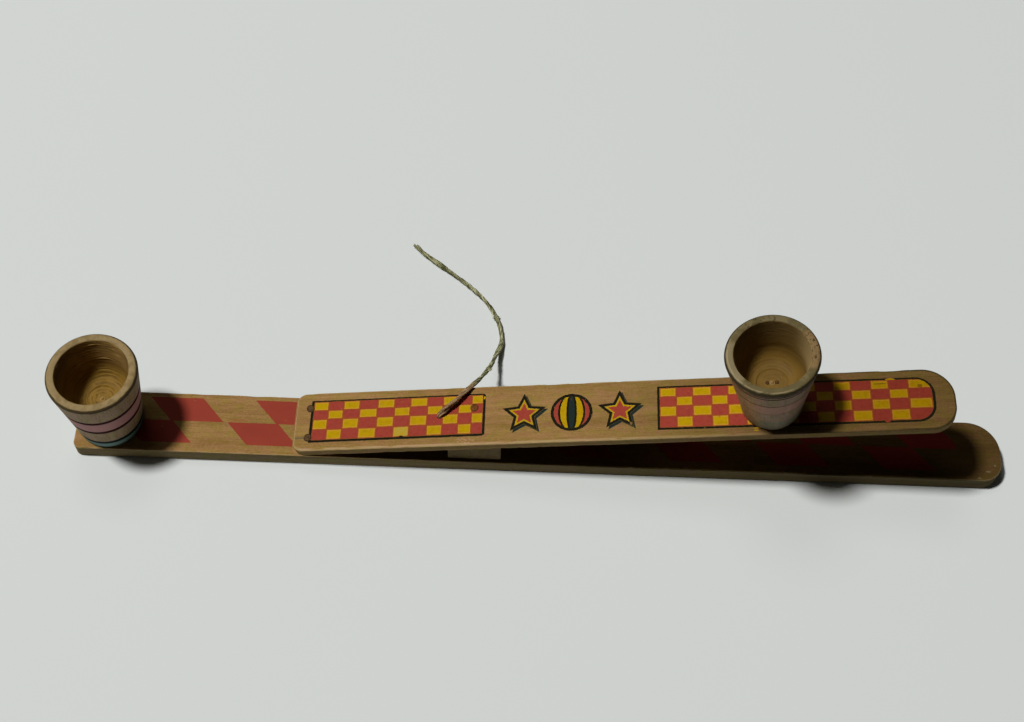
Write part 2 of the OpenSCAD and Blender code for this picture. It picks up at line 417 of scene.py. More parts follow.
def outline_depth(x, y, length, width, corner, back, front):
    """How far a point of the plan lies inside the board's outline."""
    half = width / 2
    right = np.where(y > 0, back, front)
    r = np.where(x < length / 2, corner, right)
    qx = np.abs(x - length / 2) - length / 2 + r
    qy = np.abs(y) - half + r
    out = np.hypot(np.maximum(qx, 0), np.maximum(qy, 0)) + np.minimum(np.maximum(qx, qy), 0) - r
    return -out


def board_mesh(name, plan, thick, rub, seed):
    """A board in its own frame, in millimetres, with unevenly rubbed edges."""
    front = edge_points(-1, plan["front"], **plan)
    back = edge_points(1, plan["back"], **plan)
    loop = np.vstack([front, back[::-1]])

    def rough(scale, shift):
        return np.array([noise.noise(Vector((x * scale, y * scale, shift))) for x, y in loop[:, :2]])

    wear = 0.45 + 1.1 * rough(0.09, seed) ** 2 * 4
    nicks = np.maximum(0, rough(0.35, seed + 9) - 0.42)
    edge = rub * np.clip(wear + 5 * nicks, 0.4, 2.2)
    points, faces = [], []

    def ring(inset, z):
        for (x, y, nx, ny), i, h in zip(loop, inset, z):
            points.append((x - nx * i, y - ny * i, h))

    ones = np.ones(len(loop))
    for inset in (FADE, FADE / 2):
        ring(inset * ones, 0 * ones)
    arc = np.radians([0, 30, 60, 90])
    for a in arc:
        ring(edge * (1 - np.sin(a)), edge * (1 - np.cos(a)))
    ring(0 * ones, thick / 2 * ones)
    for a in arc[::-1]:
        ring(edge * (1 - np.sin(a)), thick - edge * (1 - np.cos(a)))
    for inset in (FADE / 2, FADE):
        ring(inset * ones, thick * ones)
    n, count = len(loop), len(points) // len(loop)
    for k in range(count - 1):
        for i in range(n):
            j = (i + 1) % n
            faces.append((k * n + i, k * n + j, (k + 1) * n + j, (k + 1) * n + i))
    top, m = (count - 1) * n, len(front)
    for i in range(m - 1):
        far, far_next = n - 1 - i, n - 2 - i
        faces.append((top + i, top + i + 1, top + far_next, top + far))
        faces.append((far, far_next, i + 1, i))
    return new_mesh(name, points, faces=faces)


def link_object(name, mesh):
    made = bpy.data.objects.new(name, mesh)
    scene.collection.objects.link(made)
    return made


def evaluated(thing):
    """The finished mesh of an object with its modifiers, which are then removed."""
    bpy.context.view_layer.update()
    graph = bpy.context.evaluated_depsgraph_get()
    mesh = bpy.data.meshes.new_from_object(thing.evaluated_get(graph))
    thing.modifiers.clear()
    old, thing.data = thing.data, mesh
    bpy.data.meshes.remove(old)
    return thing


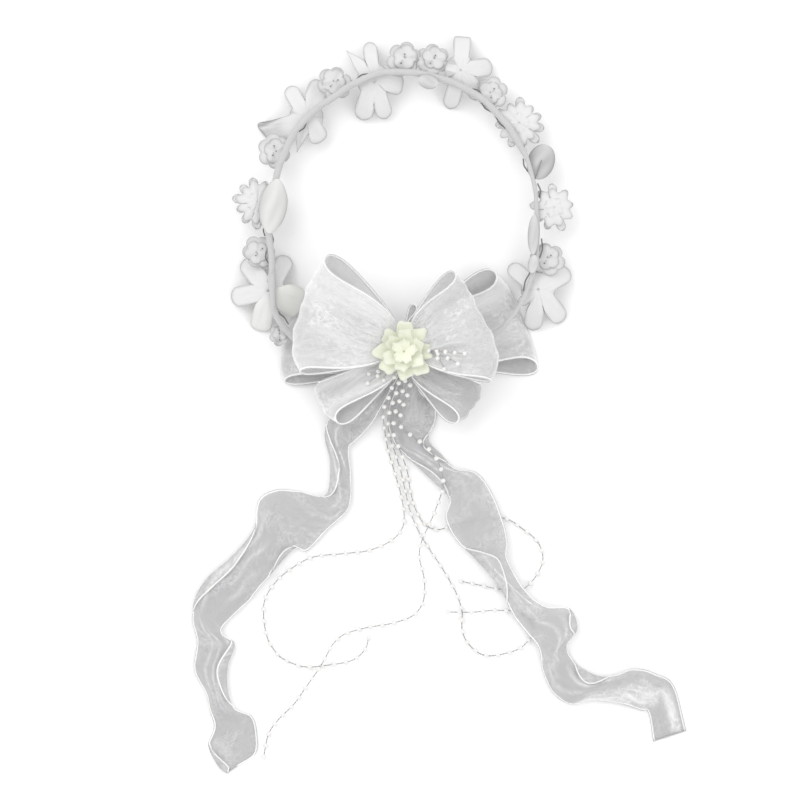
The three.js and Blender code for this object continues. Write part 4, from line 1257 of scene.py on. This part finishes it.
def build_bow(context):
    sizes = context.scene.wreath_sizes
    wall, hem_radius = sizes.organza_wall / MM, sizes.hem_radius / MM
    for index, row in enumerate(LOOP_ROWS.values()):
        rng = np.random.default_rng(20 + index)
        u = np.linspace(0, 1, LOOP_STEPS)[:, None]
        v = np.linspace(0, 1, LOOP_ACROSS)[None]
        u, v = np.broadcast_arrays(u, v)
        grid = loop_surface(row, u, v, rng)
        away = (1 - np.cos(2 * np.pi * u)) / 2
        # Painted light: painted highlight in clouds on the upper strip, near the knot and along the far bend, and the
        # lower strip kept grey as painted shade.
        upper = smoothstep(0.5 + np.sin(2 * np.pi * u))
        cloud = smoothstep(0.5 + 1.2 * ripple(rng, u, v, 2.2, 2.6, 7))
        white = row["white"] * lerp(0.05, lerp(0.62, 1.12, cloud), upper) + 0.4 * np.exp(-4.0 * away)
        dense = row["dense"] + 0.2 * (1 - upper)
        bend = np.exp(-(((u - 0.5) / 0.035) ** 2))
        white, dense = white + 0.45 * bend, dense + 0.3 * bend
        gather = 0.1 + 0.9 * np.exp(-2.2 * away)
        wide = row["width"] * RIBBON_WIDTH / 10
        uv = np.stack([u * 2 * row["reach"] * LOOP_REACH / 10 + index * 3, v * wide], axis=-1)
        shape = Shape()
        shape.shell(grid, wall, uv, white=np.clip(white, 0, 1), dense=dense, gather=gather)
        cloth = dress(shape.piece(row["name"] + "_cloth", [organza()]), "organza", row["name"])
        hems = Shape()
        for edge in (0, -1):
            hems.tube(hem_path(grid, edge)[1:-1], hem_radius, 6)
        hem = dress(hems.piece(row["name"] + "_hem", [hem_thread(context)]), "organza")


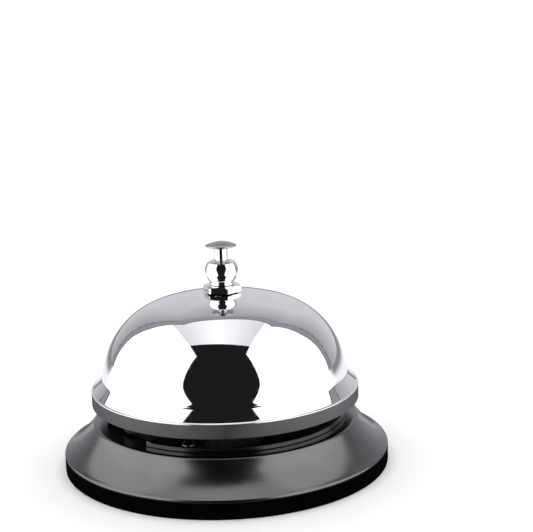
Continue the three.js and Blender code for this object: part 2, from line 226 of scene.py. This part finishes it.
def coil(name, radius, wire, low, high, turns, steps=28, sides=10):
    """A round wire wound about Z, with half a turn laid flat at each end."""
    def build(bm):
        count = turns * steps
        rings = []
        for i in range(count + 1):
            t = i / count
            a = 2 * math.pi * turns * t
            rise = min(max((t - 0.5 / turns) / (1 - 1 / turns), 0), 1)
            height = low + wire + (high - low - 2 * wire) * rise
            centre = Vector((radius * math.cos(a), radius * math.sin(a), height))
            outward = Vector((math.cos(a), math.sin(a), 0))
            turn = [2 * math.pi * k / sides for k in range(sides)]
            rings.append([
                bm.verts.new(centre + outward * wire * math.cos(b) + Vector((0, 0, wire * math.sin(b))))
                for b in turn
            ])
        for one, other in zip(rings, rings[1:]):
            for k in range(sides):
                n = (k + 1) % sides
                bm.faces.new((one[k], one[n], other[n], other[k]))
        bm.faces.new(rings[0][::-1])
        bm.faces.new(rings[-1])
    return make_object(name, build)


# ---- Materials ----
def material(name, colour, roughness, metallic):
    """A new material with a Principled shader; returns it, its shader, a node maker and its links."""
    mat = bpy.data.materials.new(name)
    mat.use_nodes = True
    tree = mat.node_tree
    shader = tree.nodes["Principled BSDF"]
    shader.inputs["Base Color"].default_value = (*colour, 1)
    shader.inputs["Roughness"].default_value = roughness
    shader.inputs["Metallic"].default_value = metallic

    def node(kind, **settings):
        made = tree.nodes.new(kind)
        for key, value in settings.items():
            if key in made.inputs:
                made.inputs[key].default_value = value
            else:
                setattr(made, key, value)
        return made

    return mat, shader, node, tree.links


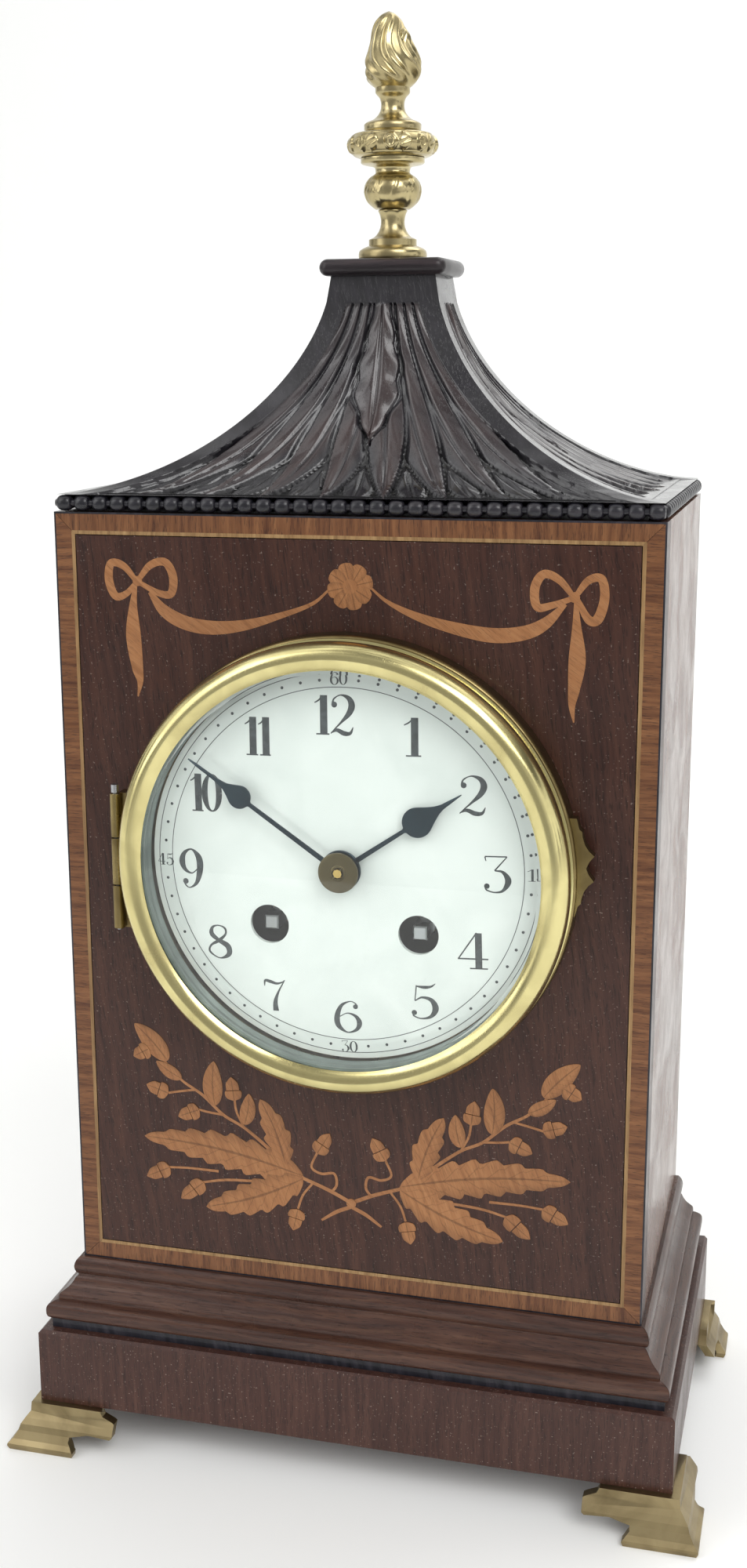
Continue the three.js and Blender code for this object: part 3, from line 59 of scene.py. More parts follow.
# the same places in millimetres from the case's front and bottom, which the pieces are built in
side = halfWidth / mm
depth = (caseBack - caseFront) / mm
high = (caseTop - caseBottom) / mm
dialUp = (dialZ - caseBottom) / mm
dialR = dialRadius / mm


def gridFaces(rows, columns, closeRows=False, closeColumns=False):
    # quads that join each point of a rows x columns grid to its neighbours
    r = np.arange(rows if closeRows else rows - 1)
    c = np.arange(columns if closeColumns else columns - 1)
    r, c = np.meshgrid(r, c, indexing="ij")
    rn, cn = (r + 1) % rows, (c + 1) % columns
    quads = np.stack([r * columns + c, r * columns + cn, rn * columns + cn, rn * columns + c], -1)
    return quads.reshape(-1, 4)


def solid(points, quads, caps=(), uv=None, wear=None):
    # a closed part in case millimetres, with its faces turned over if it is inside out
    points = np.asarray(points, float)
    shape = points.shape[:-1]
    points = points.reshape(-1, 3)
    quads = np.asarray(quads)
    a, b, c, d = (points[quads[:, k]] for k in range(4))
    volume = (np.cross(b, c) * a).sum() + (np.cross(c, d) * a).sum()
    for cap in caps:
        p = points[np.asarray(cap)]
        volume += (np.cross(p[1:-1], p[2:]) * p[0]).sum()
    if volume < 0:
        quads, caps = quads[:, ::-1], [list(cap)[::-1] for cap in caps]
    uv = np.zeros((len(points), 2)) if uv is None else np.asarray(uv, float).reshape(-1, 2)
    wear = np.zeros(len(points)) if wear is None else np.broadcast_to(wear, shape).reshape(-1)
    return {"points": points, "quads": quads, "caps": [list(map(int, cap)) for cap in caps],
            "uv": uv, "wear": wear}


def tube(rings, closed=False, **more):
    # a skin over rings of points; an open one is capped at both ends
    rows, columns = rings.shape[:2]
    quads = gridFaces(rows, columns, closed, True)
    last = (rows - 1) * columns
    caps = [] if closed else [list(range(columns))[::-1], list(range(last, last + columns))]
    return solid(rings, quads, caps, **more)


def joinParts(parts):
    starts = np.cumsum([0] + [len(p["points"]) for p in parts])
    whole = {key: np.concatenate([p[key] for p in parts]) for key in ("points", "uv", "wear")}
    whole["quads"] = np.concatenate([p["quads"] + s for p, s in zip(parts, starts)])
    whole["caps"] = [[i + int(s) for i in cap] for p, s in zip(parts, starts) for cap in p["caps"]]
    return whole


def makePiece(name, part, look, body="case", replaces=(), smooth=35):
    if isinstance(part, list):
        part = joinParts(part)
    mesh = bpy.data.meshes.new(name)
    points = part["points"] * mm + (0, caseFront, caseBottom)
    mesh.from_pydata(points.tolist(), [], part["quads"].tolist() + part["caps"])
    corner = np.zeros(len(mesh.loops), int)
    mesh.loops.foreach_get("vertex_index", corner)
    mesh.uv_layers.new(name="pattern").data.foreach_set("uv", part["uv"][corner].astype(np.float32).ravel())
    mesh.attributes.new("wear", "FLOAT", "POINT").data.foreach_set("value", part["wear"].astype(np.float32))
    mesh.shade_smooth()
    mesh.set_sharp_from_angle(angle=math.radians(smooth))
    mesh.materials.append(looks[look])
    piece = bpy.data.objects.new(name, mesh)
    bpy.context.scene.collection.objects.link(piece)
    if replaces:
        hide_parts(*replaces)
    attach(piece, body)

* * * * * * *

Required task: Among the entries above, how many lines hold the string "body"? Respond with nothing but the number.

Solution to this problem: 2